El Sinaxario Constantinopolitano registra en esta fecha los nombres de dos obispos, Abdas y Abdieso, y un número de compañeros de martirio que aparece de distintas formas según las distintas copias o recensiones; en algunas pasa el centenar, en otras son cerca de setenta personas, etc. El Martirologio actual opta por una lista moderada, representada en los manuscritos más antiguos, de treinta y ocho acompañantes de distintos estados eclesiásticos, todos anónimos.

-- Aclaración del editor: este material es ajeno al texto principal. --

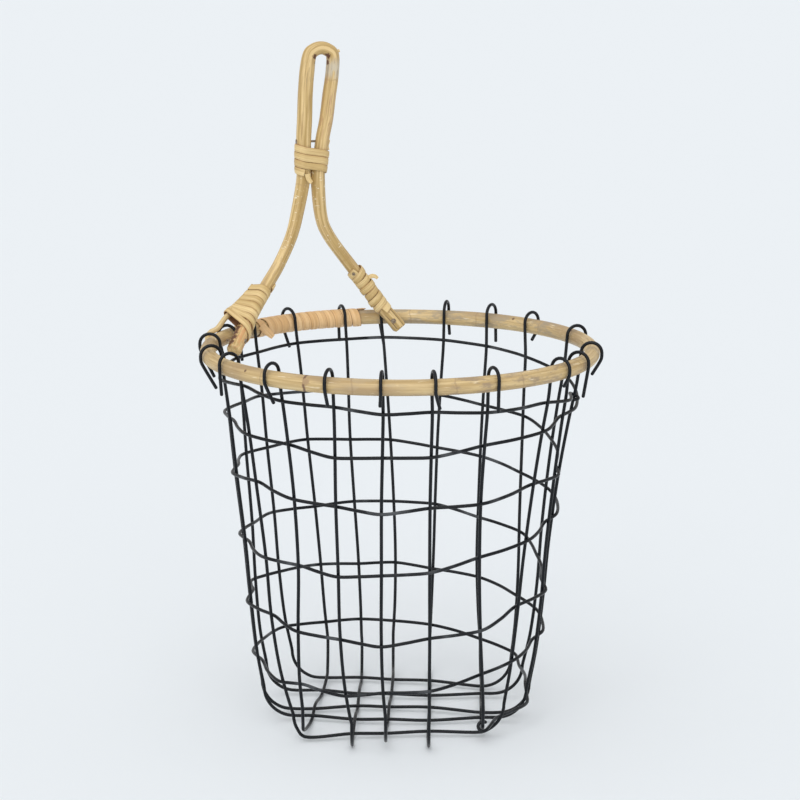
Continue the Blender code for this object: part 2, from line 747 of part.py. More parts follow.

«Interrogados por el rey, confesaron a Cristo, y enviados a comparecer ante Arthes, hermano del rey, para ser sometidos por él a tormentos. Cuando estuvieron ante él, prudentemente respondieron con razones, dejándolo perplejo. Fueron atados con cuerdas a maderos, y sus huesos descoyuntados. Tanto los obispos como sus compañeros fueron sometidos a tales violencias, que se oía el ruido de los huesos al romperse. Luego de siete días, casi muertos, fueron puestos en la cárcel, sin que se les diera ninguna comida. Pero recibiendo por la ventana pan y agua de algunas mujeres, glorificaban a Dios. Luego fueron sacados de la cárcel, expuestos a los rayos del sol, apedreados en la boca, y sus cabezas cortadas.»
Así narra el Sinaxario Constantinopolitano la gloriosa gesta de estos mártires, que en el Martirologio Romano queda como representante, junto con unas pocas entradas más, de una persecución que, no por desconocida entre nosotros, fue menos cruel -pero a la vez fecunda- que las del Imperio Romano.
Ver Acta Sanctorum, mayo III, pág. 574 (de allí traduje el texto del sinaxario). Sozómeno, Historia Eclesiástico, libro II, cap. 15. Leclerq, Les Martyrs, tomo III pass.